- _Directions_
State how many lines hold the word "empty", with no other words.

____________________

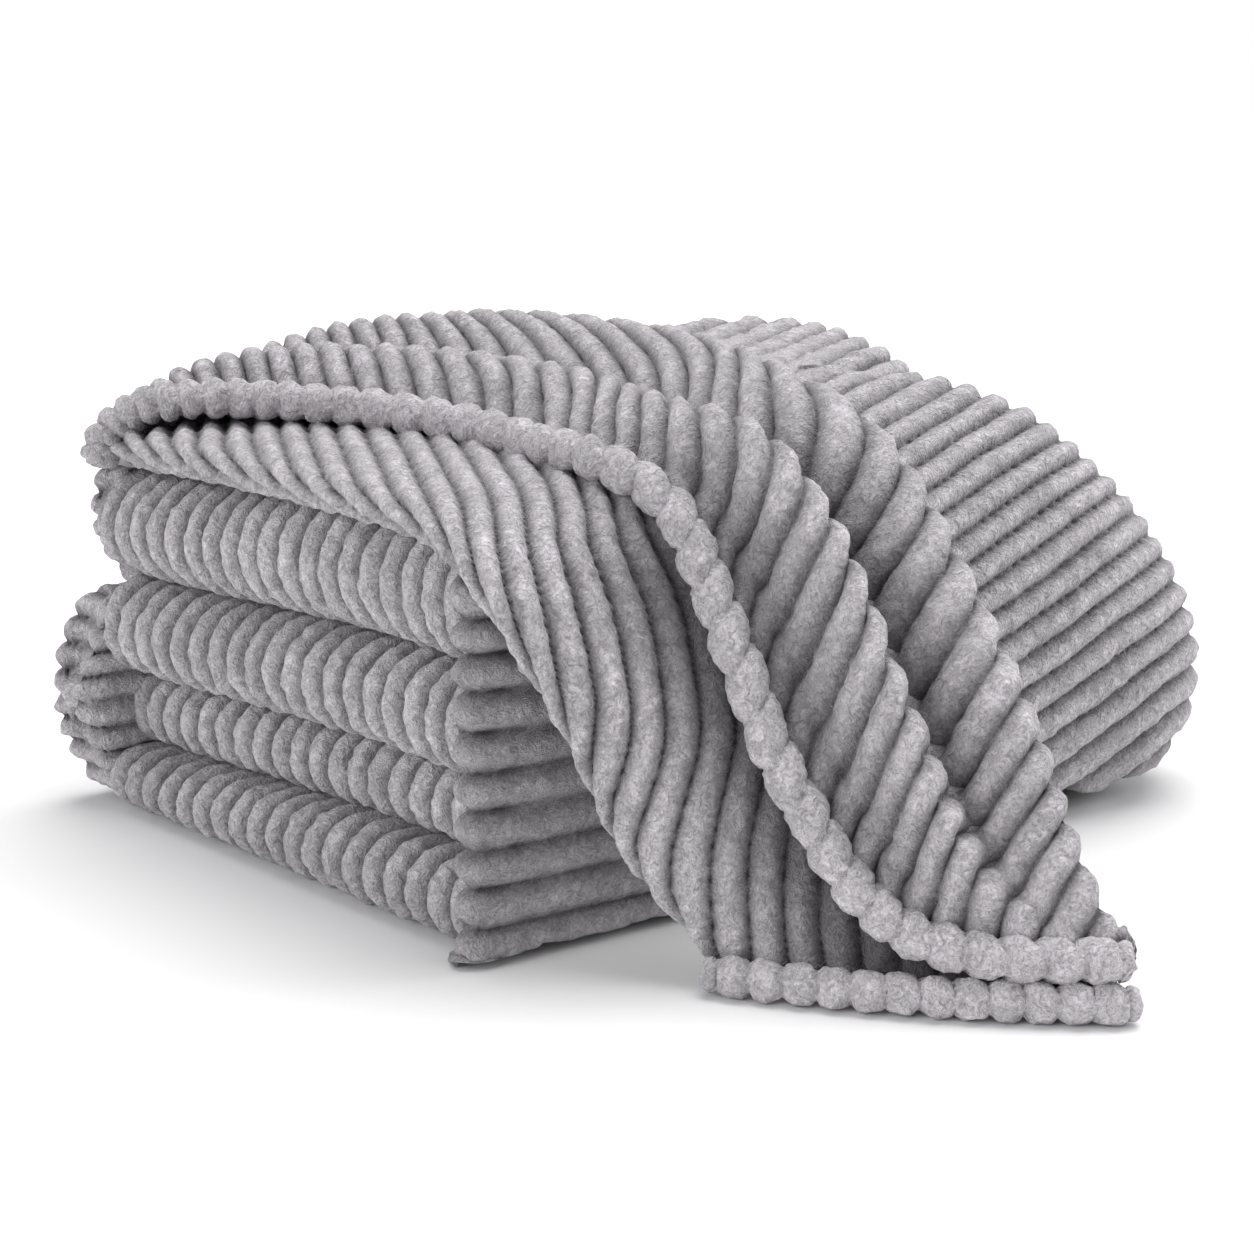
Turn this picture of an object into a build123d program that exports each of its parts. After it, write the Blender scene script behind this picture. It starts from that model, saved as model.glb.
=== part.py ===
from build123d import *
import os

# A folded throw blanket of thick ribbed plush cloth. The folded stack stands on Z = 0 with its long
# side facing -Y and its open, folded end facing -X. A doubled tail of the same cloth lies over the top
# and hangs over the long side down to the floor. All sizes are in millimetres.

# ---- driving dimensions -------------------------------------------------------------------------
stack_length = 300.0        # X, from the folded end to where the far roll begins
stack_width = 262.0         # Y, between the two long sides
far_roll = 100.0            # X, how far the rounded roll stands out past the stack
far_height = 177.0          # Z, crown of the far roll
bottom_height = 32.0        # Z, the four layers seen on the folded end, from the floor up
inner_height = 31.0
middle_height = 41.0
upper_height = 52.0
inner_setback = 12.0        # X, how far the inner layer's nose is drawn in
top_height = 15.5           # Z, the ply that lies over the four layers
side_thickness = 14.0       # Y, the upright ply on the near long side, at the folded end
side_swell = 22.0           # Y, how much fuller that side is at the far roll
side_height = 138.0         # Z
side_nose = 8.0             # X, how far the side ply stands past the folded end
back_thickness = 23.0       # Y, the ply that closes the hidden long side
upper_back_thickness = 16.0 # Y, the same ply beside the upper layers
over_height = 23.0          # Z, the waves of the tail that lie on top
over_left = 84.0            # X, rim of the tail on top, from the folded end
over_left_front = 72.0      # X, the same rim where it reaches the near edge
over_left_back = 64.0       # X, the same rim where it starts to turn
over_right = 214.0          # X, the tail's folded edge on top
over_corner = 38.0          # Y, how far short of the back edge the rim turns towards the folded end
hem_radius = 6.3            # the beaded rim
thread_radius = 0.5
clearance = 0.4             # between the stack and the tail that lifts off it
tail_reach = 204.0          # Y, how far the tail's tip lies from the stack on the floor
tail_ply = 12.0             # the hanging under ply, with the loft of its ribs
tail_over_ply = 11.0        # the hanging over ply
floor_left = (46.0, -80.0)  # X, Y from the near corner: where the floor rim starts
floor_right_x = 134.0       # X, where the tip lies
label_size = (22.0, 1.2, 34.0)

# ---- sizes that follow from them ----------------------------------------------------------------
x_low, x_high = -side_nose, stack_length + far_roll
y_low, y_high = -tail_reach, stack_width + back_thickness
corner_x = -(x_low + x_high) / 2
corner_y = -(y_low + y_high) / 2
inner_base = bottom_height
middle_base = inner_base + inner_height
upper_base = middle_base + middle_height
top_base = upper_base + upper_height
over_base = top_base + top_height
far_swell = side_thickness + side_swell


def at(x, y, z=0.0):
    """A point measured from the stack's near corner on the floor."""
    return Vector(corner_x + x, corner_y + y, z)


def write(piece, name):
    piece.part.label = name
    export_step(piece.part, f"parts/{name}.step")


os.makedirs("parts", exist_ok=True)


# ---- the four folded layers and the ply over them -----------------------------------------------
def folded_layer(nose_x, base, height):
    """A slab across the stack's width with a full round nose towards -X."""
    round_x = nose_x + height / 2
    top = base + height
    with BuildPart() as layer:
        with BuildSketch(Plane.XZ.offset(-(corner_y + stack_width))):
            with BuildLine():
                back_low = (corner_x + stack_length, base)
                back_high = (corner_x + stack_length, top)
                nose_low = (corner_x + round_x, base)
                nose_high = (corner_x + round_x, top)
                Line(back_low, nose_low)
                ThreePointArc(nose_low, (corner_x + nose_x, base + height / 2), nose_high)
                Polyline(nose_high, back_high, back_low)
            make_face()
        extrude(amount=stack_width)
    return layer


layers = {
    "bottom_fold": folded_layer(0.0, 0.0, bottom_height),
    "inner_fold": folded_layer(inner_setback, inner_base, inner_height),
    "middle_fold": folded_layer(0.0, middle_base, middle_height),
    "upper_fold": folded_layer(0.0, upper_base, upper_height),
    "top_ply": folded_layer(0.0, top_base, top_height),
}
for layer_name, layer in layers.items():
    write(layer, layer_name)

# ---- the upright plies on the two long sides ----------------------------------------------------
nose_round = side_thickness / 2
side_end = -(side_thickness + side_swell * stack_length / (stack_length + far_roll / 2))

with BuildPart() as side_wrap:
    with BuildSketch():
        with BuildLine():
            inner = Line(at(stack_length, 0), at(nose_round - side_nose, 0))
            middle = at(-side_nose, -nose_round)
            nose = ThreePointArc(inner @ 1, middle, at(nose_round - side_nose, -side_thickness))
            Polyline(nose @ 1, at(stack_length, side_end), at(stack_length, 0))
        make_face()
    extrude(amount=side_height)
    top_rim = side_wrap.faces().sort_by(Axis.Z)[-1].edges().filter_by(GeomType.LINE).sort_by(Axis.Y)[0]
    fillet(top_rim, radius=nose_round)
write(side_wrap, "side_wrap")


def back_layer(base, height, thickness):
    """A slab on the hidden long side with its outer edges rounded."""
    with BuildPart() as layer:
        with BuildSketch(Plane.YZ.offset(corner_x)):
            with Locations((corner_y + stack_width, base)):
                Rectangle(thickness, height, align=(Align.MIN, Align.MIN))
        extrude(amount=stack_length)
        outer = layer.faces().sort_by(Axis.Y)[-1].edges().filter_by(Axis.X)
        fillet(outer, radius=thickness * 0.45)
    return layer


lower_back = back_layer(0.0, upper_base, back_thickness)
write(lower_back, "back_wrap_lower")
upper_back = back_layer(upper_base, over_base - upper_base, upper_back_thickness)
write(upper_back, "back_wrap_upper")

# ---- the far roll -------------------------------------------------------------------------------
roll_corner = 0.6 * far_roll
roll_start = stack_length - far_roll
with BuildPart() as far_fold:
    with BuildSketch():
        with Locations(at((roll_start + x_high) / 2, (y_high - far_swell) / 2)):
            RectangleRounded(x_high - roll_start, y_high + far_swell, roll_corner)
    extrude(amount=far_height)
    fillet(far_fold.faces().sort_by(Axis.Z)[-1].edges(), radius=roll_corner * 0.8)
    fillet(far_fold.faces().sort_by(Axis.Z)[0].edges(), radius=roll_corner * 0.45)
    split(bisect_by=Plane.YZ.offset(corner_x + stack_length), keep=Keep.TOP)
write(far_fold, "far_fold")

# ---- the tail where it lies on top --------------------------------------------------------------
rim_level = over_base + hem_radius
rim_edge = hem_radius + 2.0
rim_turn = 0.87 * (stack_width - over_corner)
rim_end = (rim_edge, stack_width - rim_edge)
rim_route = [
    at(over_left_front, hem_radius, rim_level),
    at(over_left, stack_width * 0.43, rim_level),
    at(over_left_back, rim_turn, rim_level),
    at(*rim_end, rim_level),
]
rim_inset = hem_radius + 1.0

with BuildPart() as over_ply:
    with BuildSketch(Plane.XY.offset(over_base)):
        with BuildLine():
            left = [at(p.X - corner_x + rim_inset, p.Y - corner_y) for p in rim_route]
            left[0] = at(over_left_front + rim_inset, 0)
            left[-1] = at(rim_end[0] + 2 * rim_inset, stack_width)
            right = [at(over_right, stack_width), at(over_right, 0)]
            Polyline(*left, *right, close=True)
        make_face()
    extrude(amount=over_height)
    crown = over_ply.faces().sort_by(Axis.Z)[-1].edges()
    fillet(crown, radius=over_height * 0.35)
write(over_ply, "over_ply")


def rim(route, radius):
    """A round rim that follows a route, with smooth turns."""
    with BuildPart() as bead:
        with BuildLine():
            path = FilletPolyline(*route, radius=3 * hem_radius)
        with BuildSketch(Plane(origin=path @ 0, z_dir=path % 0)):
            Circle(radius)
        sweep()
    return bead


write(rim(rim_route, hem_radius), "hem_top")

# ---- the tail where it hangs down the side ------------------------------------------------------
tip_y = hem_radius - tail_reach
rim_z = hem_radius
tail_start = -clearance


def ply_section(left, right, lift, thickness):
    """A thin rectangle from left to right, its thickness standing along lift."""
    along = right - left
    with BuildSketch(Plane(origin=left, x_dir=along, z_dir=along.cross(lift))) as section:
        Rectangle(along.length, thickness, align=(Align.MIN, Align.CENTER))
    return section.sketch


floor_start = at(*floor_left, rim_z)
floor_end = at(floor_right_x, tip_y, rim_z)
rim_rise = Vector(0.35, 0.3, 1.0) * (hem_radius + 0.5)

level_z = (over_base + top_base) / 2
tail_stations = [
    (at(-4, tail_start, level_z), at(184, tail_start, level_z), Vector(0, 0, 1)),
    (at(-9, -28, 146), at(190, -54, 138), Vector(-0.2, -0.75, 0.6)),
    (at(14, -42, 92), at(178, -102, 98), Vector(-0.5, -0.75, 0.45)),
    (floor_start + rim_rise, floor_end + rim_rise, Vector(-0.75, -0.5, 0.4)),
]
over_starts = [0.42, 0.46, 0.57, 0.86]

with BuildPart() as tail_under:
    loft([ply_section(*station, tail_ply) for station in tail_stations], ruled=True)
write(tail_under, "tail_under")


def over_station(station, start):
    """The over ply's section: from start to the right end, lying on the under ply."""
    left, right, lift = station
    step = lift.normalized() * (tail_ply / 2 + tail_over_ply / 2 + clearance)
    return (left + (right - left) * start + step, right + step, lift)


over_stations = [over_station(*pair) for pair in zip(tail_stations, over_starts)]
with BuildPart() as tail_over:
    loft([ply_section(*station, tail_over_ply) for station in over_stations], ruled=True)
write(tail_over, "tail_over")

with BuildPart() as hem_floor:
    run = floor_end - floor_start
    with BuildSketch(Plane(origin=floor_start, z_dir=run)):
        Circle(hem_radius)
    extrude(amount=run.length)
    with Locations(floor_start, floor_end):
        Sphere(hem_radius)
write(hem_floor, "hem_floor")


def edge_point(station, out, up=0.0):
    """A point beside a section's left end, a little proud of it."""
    left, right, lift = station
    return left - (right - left).normalized() * out + lift.normalized() * up


rim_out = 1.32 * hem_radius
rim_up = hem_radius - tail_over_ply / 2 + 0.7
tail_rim_route = [edge_point(station, rim_out, rim_up) for station in over_stations]
tail_rim_route[0] = tail_rim_route[0] + Vector(0, -hem_radius, 0)
write(rim(tail_rim_route, hem_radius), "hem_tail")

# ---- the stitching and the label ----------------------------------------------------------------
thread_step = Vector(0.75 * hem_radius, 0, hem_radius)
thread_top_route = [point + thread_step for point in rim_route]
write(rim(thread_top_route, thread_radius), "thread_top")

thread_up = tail_over_ply / 2 + 3 * thread_radius
thread_tail_route = [edge_point(station, -1.0, thread_up) for station in over_stations]
thread_tail_route[0] = thread_tail_route[0] + Vector(0, -hem_radius, 0)
write(rim(thread_tail_route, thread_radius), "thread_tail")

with BuildPart() as care_label:
    with Locations(at(stack_length * 0.4, stack_width + upper_back_thickness, upper_base + upper_height / 2)):
        Box(*label_size, align=(Align.CENTER, Align.MIN, Align.CENTER))
write(care_label, "care_label")
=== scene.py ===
# %% [markdown]
# # A folded throw of ribbed plush
# The throw is one cloth, folded into a stack, with its last arm's length laid over the top and hanging
# down the long side to the floor. Ribs of deep pile run the length of the cloth, so each fold shows them
# from another side: as discs on the folded end, as ropes on the long side, as waves on the tail.
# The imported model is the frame. Its boxes place the pads, the label and the wall's plan. The wall's heights,
# part of the turns' sizes and the drape of the two plies and their rims are typed in millimetres instead,
# so they don't follow when the frame changes.

# %% Load the frame
import math

import bmesh
import bpy
import numpy as np
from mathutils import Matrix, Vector


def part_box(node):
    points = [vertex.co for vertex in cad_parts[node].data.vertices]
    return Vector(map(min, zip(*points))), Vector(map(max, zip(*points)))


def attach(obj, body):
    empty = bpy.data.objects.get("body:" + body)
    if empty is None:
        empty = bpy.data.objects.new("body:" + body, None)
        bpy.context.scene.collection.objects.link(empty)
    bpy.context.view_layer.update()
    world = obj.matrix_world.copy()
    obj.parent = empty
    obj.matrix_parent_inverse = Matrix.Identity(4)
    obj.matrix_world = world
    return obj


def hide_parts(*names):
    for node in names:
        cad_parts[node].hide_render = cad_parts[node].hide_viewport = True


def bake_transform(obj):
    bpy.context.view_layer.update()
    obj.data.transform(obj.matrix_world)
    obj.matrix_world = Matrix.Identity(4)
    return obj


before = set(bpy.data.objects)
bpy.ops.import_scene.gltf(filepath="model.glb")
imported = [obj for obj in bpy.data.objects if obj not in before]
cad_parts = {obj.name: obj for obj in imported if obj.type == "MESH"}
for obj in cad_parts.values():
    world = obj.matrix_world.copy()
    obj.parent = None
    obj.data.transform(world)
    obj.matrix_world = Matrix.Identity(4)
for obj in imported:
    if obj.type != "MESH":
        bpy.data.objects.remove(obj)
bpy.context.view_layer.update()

print("nodes:", ", ".join(sorted(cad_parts)))

# %% [markdown]
# Working sizes are in millimetres from the stack's near corner on the floor, the way a tape measure is
# held against it: x along the long side, y across the stack and z up. `to_frame` turns them into metres
# in the shared frame when a piece is finished. The stack's own sizes are read from the frame's boxes.

# %% Measure the stack
MM = 0.001
near_corner = np.array(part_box("bottom_fold")[0])


def box_mm(node):
    """The low and high corners of a node, in millimetres from the near corner."""
    low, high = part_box(node)
    return (np.array(low) - near_corner) / MM, (np.array(high) - near_corner) / MM


def to_frame(points):
    return np.asarray(points, float) * MM + near_corner


stack_length, stack_width = box_mm("bottom_fold")[1][:2]
side_low = box_mm("side_wrap")[0]
roll_low, roll_high = box_mm("far_fold")
back_high = box_mm("back_wrap_lower")[1]
rim_low, rim_high = box_mm("hem_floor")
top_of_stack = box_mm("top_ply")[1][2]
print(f"stack {stack_length:.0f} x {stack_width:.0f} x {top_of_stack:.0f} mm, roll to x {roll_high[0]:.0f}")

# %% [markdown]
# ## The studio
# A long lens stands a little over a metre away, low and to the left of the long side, so both open faces
# of the folds show. The floor and the surroundings are nearly white. The main light comes from above and
# a little behind. A weaker one from the left draws the folded end, and one from the far end draws the roll.

# %% Camera
look_at = Vector((-0.062, 0.032, 0.091))
camera_turn = math.radians(40.0)
camera_height = math.radians(13.2)
camera_distance = 1.20

lens = bpy.data.cameras.new("studio_camera")
lens.lens = 86.1
lens.sensor_width = 36.0
camera = bpy.data.objects.new("studio_camera", lens)
bpy.context.scene.collection.objects.link(camera)
view_line = Vector((
    math.sin(camera_turn) * math.cos(camera_height),
    math.cos(camera_turn) * math.cos(camera_height),
    -math.sin(camera_height),
))
camera.location = look_at - view_line * camera_distance
camera.rotation_euler = view_line.to_track_quat("-Z", "Y").to_euler()
bpy.context.scene.camera = camera
print("camera at", [round(c, 3) for c in camera.location])

# %% Floor, surroundings and lamps
scene = bpy.context.scene
scene.view_settings.view_transform = "Standard"


def plain_material(name, colour, roughness):
    material = bpy.data.materials.new(name)
    material.use_nodes = True
    shader = material.node_tree.nodes["Principled BSDF"]
    shader.inputs["Base Color"].default_value = (*colour, 1.0)
    shader.inputs["Roughness"].default_value = roughness
    return material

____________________

- _Response to this task_
5